Monday, September 23, 2013

Starting with the ending

I want to start with the here & now. It is my hope that those who read this will understand what it is like to deal with depression, so I'm starting with a somewhat happy ending because I don't want to depress you while trying to get you to understand. Even I don't understand depression but this blog is an attempt to gain some understanding for us all.


As I step out of the darkness,
And back into the light,
I want to run back to my comforting world,
yours is just too bright.


Why do I seek the darkness?
The quiet calming effect of being alone.
I'm not afraid here it's warm and inviting,
But your world is so cold and loud, where cruelty is shown.


I shiver as I take my first steps back into real life.
I'm scared in your world.
I feel small and weak, and oh so vulnerable to life's strife.
I don't understand, what make me so afraid.


In my world God is right there,
He is reaching out to me, beckoning
His love is a tangible thing, He's so willing to share.
It is a there I can touch it , and it's Oh so real.


But in the real world I pray and pray,
I feel homesick for Heaven more everyday.
But God seems further and further away.
I will seek Him, I will follow, I will obey.



I am coming back from the brink. Feeling love so overwhelming it makes you cry. Happiness in the sunrises and sunsets. The joys of playing with the grandkids not just watching but playing with them. Listening and understanding what a blessing it is to have them in my life even if I don't understand the characters in my grandsons Skylander game, I am old after all, but I do understand the joy it brings him to tell me about them.

One thing that depression does is to steal the joy of life's little moments, it tells you, you are not enough. It is a thief and a liar so don't fall into the traps of what ifs and how could they. Life is meant to be lived, enjoyed and every moment savored.


As I sit here and write this I think of the weekend spent playing with our granddaughter who is 5 9going on 25). We decorated for Halloween and talked and laughed and played. I was so tired from all the work & play, my body is old and broken but my spirit is as young and energetic as she is. I thank God for everyday I get to spend with them, and for every chance to say Love you. I am looking forward to life.

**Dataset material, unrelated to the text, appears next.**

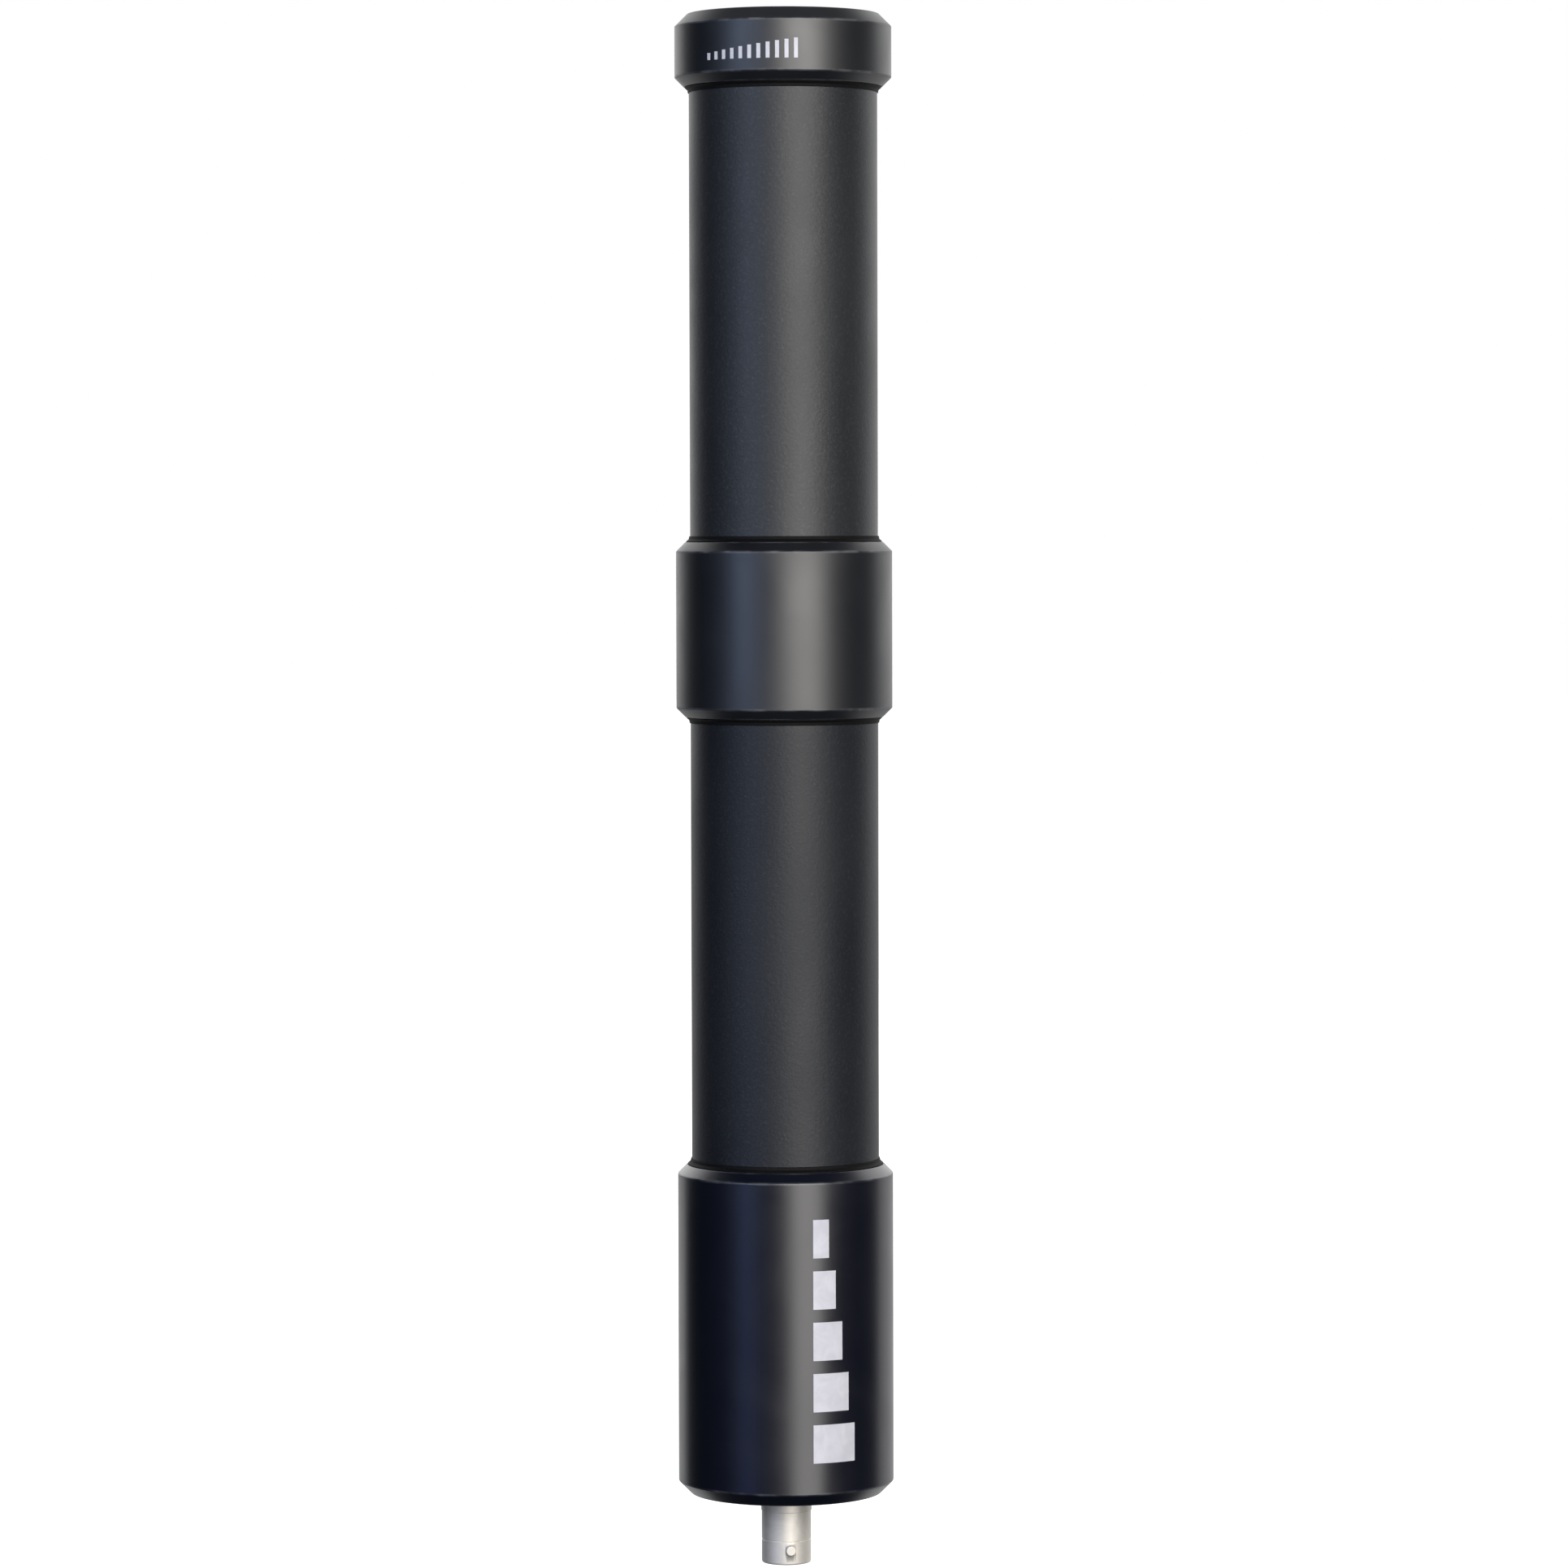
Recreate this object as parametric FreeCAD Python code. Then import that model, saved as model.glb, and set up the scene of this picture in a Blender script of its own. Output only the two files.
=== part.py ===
"""Stick antenna for wireless microphone receivers: two covered arms, a centre collar and a jack.

Millimetres. +Z runs up the antenna. The origin is the centre of the underside of the base, where
the BNC jack comes out and points down. Every shell, seal and inner piece is turned about the Z axis
unless its function says otherwise.
"""
import FreeCAD, Part
import math
import os

Vec = FreeCAD.Vector
UP = Vec(0, 0, 1)

# Outer sizes
FITTING_R = 21.0            # cap, collar and base
TUBE_R = 18.25              # both sleeve tubes
TUBE_WALL = 2.0
BASE_TOP = 64.45            # top of the base housing
COLLAR_BOTTOM = 151.3
COLLAR_TOP = 185.6
CAP_BOTTOM = 273.3
CAP_TOP = 287.45
END_BEVEL = 2.4             # bevel on the outer end faces of base and cap
JOINT_BEVEL = 1.95          # bevel on every fitting face that a tube enters
EDGE_ROUND = 0.35           # rounding where a bevel meets a wall
BOND_GAP = 0.05             # glue line between a tube and its socket

# Sockets, webs and walls
BASE_FLOOR = 6.4
BASE_SHOULDER = 45.2        # the lower tube stands on this step
CAP_ROOF = 4.0
WEB_THICK = 6.0             # the collar's inner web, which carries the feed board
WEB_HOLE_R = 6.0

# Sealing rings at the four places where a tube enters a fitting
SEAL_OUT_R = 19.05
SEAL_SEAT = 1.7             # depth of the seat that a ring sits in
SEAL_PROUD = 1.0            # how far it stands out of the seat

# BNC jack
BARREL_R = 4.825
BARREL_TIP = -13.9
BARREL_BORE_R = 4.06
SOCKET_FLOOR = -5.5         # metal floor of the ring-shaped socket
SHOULDER_R = 4.95
SHOULDER_END = -3.6
LUG_R = 1.0                 # bayonet lugs
LUG_REACH = 5.5             # axis to the tip of a lug
LUG_Z = -11.0
GROOVE_Z = -9.3
LUG_TURN = -80.0            # angle of the front lug about Z
FLANGE_R = 7.0
FLANGE_TOP = 2.1
SEAT_DEPTH = 2.6            # counterbore in the underside of the base
THREAD_R = 4.76
THREAD_PITCH = 0.794
THREAD_DEPTH = 0.4
THREAD_END = 14.7
FLAT_HALF = 4.35            # half the distance across the two flats of the tail
NECK_R = 3.3
NECK_END = 21.0
INNER_R = 3.0               # bore that holds the insulator
CONTACT_R = 1.05
CONTACT_TIP = -13.2
CONTACT_END = 16.0

# Thin coaxial cable, from the jack to the feed board
WIRE_R = 0.255
DIELECTRIC_R = 0.76
BRAID_R = 0.975
JACKET_R = 1.245

# Radiating arms and the board between them
ARM_R = 14.5
ARM_WALL = 0.5
ARM_FLANGE = 0.8
ARM_LENGTH = 98.0
ARM_SCREW_CIRCLE = 11.0
BOARD_R = 15.9
BOARD_THICK = 1.6
UPPER_SCREW_ANGLES = (90, 210, 330)
LOWER_SCREW_ANGLES = (30, 150, 270)
SCREW_R = 1.0
SCREW_HEAD_R = 1.9
SCREW_HEAD = 1.3
SCREW_DEPTH = 4.0           # how far a screw goes into the web

# Ferrite beads on the cable, below the lower arm
BEAD_COUNT = 4
BEAD_FIRST = 27.0
BEAD_PITCH = 8.8
BEAD_LENGTH = 8.4
BEAD_R = 4.9
BEAD_BORE_R = 1.35
SLEEVE_WALL = 0.35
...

Another thing depression brings is weight loss or weight gain.....why is it that every time the side effects list weight loss or weight gain I get WEIGHT GAIN! Just once I would like to lose 10 pounds for no apparent reason. If you lose a lot of weight you will hear "Are you sick?" you never hear that when you gain weight.

I ask you to try not to judge, the things that I say and do, or the weight I've gained, remember depression can strike anyone anytime. (And any comments whispered about the weight gain will get you a few pounds too, after all if you are talking about it you must want some right? Karma, baby...) It (depression) is not always brought on by a bad life event. It is an illness, like cancer and should be treated as such.


Live, Laugh, Love with all your heart.